Your instructions -> Within the records below, reproduce without change the lines from the line that has "Model this object" through the line that has "lug_radius = 4.5", and only those.
* * * * * * * * *
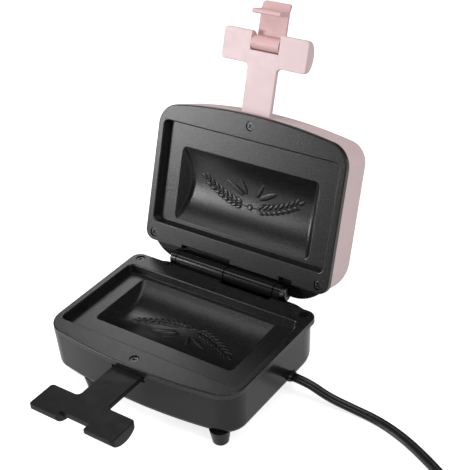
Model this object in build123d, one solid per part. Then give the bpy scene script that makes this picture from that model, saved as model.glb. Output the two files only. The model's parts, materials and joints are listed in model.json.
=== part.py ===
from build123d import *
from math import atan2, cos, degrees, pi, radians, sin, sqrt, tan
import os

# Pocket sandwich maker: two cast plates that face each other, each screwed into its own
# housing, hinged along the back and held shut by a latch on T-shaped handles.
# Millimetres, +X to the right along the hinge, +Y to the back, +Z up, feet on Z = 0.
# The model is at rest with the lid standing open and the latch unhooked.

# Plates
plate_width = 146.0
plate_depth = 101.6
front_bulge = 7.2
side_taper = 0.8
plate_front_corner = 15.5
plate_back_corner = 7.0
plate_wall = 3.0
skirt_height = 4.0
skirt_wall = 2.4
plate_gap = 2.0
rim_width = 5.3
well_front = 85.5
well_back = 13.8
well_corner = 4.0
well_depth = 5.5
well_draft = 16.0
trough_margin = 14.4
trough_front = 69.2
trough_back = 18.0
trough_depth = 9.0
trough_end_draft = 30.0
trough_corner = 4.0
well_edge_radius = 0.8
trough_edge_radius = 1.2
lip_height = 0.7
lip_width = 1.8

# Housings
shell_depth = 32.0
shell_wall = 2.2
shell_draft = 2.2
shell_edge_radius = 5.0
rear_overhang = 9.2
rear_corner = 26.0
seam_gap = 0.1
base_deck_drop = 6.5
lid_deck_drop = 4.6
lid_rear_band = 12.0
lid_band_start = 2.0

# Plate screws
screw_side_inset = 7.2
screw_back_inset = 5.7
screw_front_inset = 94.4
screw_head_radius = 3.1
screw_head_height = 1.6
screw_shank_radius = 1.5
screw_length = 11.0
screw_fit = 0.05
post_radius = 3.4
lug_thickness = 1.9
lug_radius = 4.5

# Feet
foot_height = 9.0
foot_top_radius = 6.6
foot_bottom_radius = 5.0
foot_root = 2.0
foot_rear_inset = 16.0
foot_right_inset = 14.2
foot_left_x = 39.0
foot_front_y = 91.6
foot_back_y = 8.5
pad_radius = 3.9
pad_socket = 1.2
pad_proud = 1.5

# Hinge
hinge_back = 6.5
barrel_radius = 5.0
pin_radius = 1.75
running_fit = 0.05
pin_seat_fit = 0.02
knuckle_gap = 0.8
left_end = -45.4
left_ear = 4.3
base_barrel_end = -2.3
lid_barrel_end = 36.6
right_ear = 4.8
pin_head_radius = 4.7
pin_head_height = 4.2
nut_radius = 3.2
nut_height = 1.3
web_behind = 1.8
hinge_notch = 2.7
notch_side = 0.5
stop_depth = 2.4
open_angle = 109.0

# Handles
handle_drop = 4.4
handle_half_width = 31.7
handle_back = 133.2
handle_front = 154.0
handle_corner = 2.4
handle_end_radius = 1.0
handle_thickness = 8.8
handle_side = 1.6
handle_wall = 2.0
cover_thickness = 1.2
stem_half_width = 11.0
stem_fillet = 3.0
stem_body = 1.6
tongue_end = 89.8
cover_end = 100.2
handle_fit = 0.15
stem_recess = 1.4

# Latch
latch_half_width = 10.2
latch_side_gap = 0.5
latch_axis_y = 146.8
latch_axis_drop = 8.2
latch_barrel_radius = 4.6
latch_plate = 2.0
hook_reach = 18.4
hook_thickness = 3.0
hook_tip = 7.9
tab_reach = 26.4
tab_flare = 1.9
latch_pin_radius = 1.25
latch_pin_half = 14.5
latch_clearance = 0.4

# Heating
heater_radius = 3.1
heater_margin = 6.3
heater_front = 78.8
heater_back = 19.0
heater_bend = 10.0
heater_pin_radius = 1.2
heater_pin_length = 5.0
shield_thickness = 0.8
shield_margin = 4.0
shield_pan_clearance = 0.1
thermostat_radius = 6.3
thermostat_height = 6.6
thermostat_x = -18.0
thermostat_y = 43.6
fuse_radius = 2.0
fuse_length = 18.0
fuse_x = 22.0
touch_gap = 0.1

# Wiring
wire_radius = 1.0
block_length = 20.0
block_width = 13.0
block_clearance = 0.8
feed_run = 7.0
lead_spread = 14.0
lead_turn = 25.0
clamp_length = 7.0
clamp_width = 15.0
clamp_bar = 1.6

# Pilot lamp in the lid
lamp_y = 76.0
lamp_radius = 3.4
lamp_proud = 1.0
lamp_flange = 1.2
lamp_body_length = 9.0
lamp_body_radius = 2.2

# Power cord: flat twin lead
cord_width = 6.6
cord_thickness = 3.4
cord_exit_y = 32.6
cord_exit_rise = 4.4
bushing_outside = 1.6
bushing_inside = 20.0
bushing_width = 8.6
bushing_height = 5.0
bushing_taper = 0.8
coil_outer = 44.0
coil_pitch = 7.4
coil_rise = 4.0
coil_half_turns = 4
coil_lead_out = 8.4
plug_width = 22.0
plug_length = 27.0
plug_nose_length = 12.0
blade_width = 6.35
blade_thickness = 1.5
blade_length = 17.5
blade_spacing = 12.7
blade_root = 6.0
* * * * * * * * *
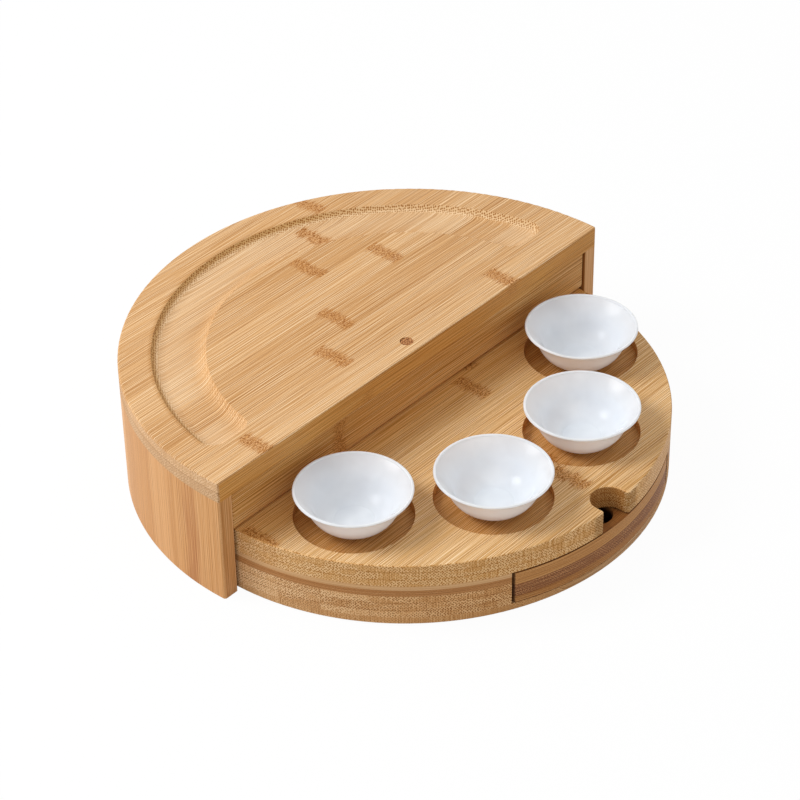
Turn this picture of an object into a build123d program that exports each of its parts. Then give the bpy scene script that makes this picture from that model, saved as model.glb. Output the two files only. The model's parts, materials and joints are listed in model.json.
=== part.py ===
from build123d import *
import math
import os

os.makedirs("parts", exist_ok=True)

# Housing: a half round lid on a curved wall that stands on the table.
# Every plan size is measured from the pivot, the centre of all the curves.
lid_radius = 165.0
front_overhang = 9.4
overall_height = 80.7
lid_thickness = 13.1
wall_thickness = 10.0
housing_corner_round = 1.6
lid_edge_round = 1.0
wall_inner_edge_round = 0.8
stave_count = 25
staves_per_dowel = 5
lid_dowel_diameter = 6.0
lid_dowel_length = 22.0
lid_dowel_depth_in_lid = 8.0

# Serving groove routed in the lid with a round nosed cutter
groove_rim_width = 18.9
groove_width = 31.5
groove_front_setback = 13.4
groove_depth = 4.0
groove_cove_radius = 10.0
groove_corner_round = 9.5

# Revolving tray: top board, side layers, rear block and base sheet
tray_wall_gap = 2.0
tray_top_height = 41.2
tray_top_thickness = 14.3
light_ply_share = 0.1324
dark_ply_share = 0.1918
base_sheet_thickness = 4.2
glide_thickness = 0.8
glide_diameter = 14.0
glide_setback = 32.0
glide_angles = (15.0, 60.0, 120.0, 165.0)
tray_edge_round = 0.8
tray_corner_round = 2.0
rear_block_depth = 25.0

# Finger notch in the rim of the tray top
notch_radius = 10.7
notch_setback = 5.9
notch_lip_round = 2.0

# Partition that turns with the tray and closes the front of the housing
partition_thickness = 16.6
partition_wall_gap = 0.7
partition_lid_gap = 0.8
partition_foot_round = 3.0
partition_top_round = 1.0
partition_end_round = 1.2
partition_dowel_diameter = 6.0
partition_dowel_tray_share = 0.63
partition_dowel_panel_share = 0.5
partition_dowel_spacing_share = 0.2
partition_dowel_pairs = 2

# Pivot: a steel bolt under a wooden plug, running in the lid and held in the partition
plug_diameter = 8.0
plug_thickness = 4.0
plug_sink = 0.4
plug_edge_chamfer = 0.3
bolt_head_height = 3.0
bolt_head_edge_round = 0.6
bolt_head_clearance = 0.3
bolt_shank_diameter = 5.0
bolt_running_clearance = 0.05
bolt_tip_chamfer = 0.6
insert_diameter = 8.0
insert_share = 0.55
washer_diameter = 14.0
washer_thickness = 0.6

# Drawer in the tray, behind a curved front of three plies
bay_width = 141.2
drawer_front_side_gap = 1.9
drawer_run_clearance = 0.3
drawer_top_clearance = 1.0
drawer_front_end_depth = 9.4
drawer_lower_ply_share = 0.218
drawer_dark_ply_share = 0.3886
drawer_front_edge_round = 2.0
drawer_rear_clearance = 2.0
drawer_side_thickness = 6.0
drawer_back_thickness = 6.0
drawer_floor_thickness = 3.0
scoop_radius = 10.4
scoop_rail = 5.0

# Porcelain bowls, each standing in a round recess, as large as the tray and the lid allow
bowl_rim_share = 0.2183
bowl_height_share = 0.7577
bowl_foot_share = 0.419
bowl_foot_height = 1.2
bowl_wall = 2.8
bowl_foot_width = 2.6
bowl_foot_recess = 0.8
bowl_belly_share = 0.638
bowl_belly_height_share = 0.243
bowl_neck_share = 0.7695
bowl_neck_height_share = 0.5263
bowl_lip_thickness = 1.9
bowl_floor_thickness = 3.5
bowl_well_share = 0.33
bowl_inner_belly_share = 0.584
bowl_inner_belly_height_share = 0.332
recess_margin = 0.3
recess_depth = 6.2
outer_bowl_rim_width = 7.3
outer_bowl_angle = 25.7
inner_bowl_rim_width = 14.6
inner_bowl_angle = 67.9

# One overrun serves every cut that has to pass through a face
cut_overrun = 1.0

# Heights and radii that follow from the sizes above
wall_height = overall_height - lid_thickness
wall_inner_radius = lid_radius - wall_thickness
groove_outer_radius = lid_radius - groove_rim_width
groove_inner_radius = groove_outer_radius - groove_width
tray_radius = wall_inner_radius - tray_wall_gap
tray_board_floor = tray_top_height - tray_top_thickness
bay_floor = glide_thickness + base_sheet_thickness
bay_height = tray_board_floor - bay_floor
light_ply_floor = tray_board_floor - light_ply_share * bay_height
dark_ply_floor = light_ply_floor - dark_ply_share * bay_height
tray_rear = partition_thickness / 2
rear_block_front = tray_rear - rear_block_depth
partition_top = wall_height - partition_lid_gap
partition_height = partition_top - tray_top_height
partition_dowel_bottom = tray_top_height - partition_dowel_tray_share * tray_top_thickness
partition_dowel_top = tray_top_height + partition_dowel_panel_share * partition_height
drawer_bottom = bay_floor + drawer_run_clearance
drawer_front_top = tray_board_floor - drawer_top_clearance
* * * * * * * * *
Expected output ->
Model this object in build123d, one solid per part. Then give the bpy scene script that makes this picture from that model, saved as model.glb. Output the two files only. The model's parts, materials and joints are listed in model.json.
=== part.py ===
from build123d import *
from math import atan2, cos, degrees, pi, radians, sin, sqrt, tan
import os

# Pocket sandwich maker: two cast plates that face each other, each screwed into its own
# housing, hinged along the back and held shut by a latch on T-shaped handles.
# Millimetres, +X to the right along the hinge, +Y to the back, +Z up, feet on Z = 0.
# The model is at rest with the lid standing open and the latch unhooked.

# Plates
plate_width = 146.0
plate_depth = 101.6
front_bulge = 7.2
side_taper = 0.8
plate_front_corner = 15.5
plate_back_corner = 7.0
plate_wall = 3.0
skirt_height = 4.0
skirt_wall = 2.4
plate_gap = 2.0
rim_width = 5.3
well_front = 85.5
well_back = 13.8
well_corner = 4.0
well_depth = 5.5
well_draft = 16.0
trough_margin = 14.4
trough_front = 69.2
trough_back = 18.0
trough_depth = 9.0
trough_end_draft = 30.0
trough_corner = 4.0
well_edge_radius = 0.8
trough_edge_radius = 1.2
lip_height = 0.7
lip_width = 1.8

# Housings
shell_depth = 32.0
shell_wall = 2.2
shell_draft = 2.2
shell_edge_radius = 5.0
rear_overhang = 9.2
rear_corner = 26.0
seam_gap = 0.1
base_deck_drop = 6.5
lid_deck_drop = 4.6
lid_rear_band = 12.0
lid_band_start = 2.0

# Plate screws
screw_side_inset = 7.2
screw_back_inset = 5.7
screw_front_inset = 94.4
screw_head_radius = 3.1
screw_head_height = 1.6
screw_shank_radius = 1.5
screw_length = 11.0
screw_fit = 0.05
post_radius = 3.4
lug_thickness = 1.9
lug_radius = 4.5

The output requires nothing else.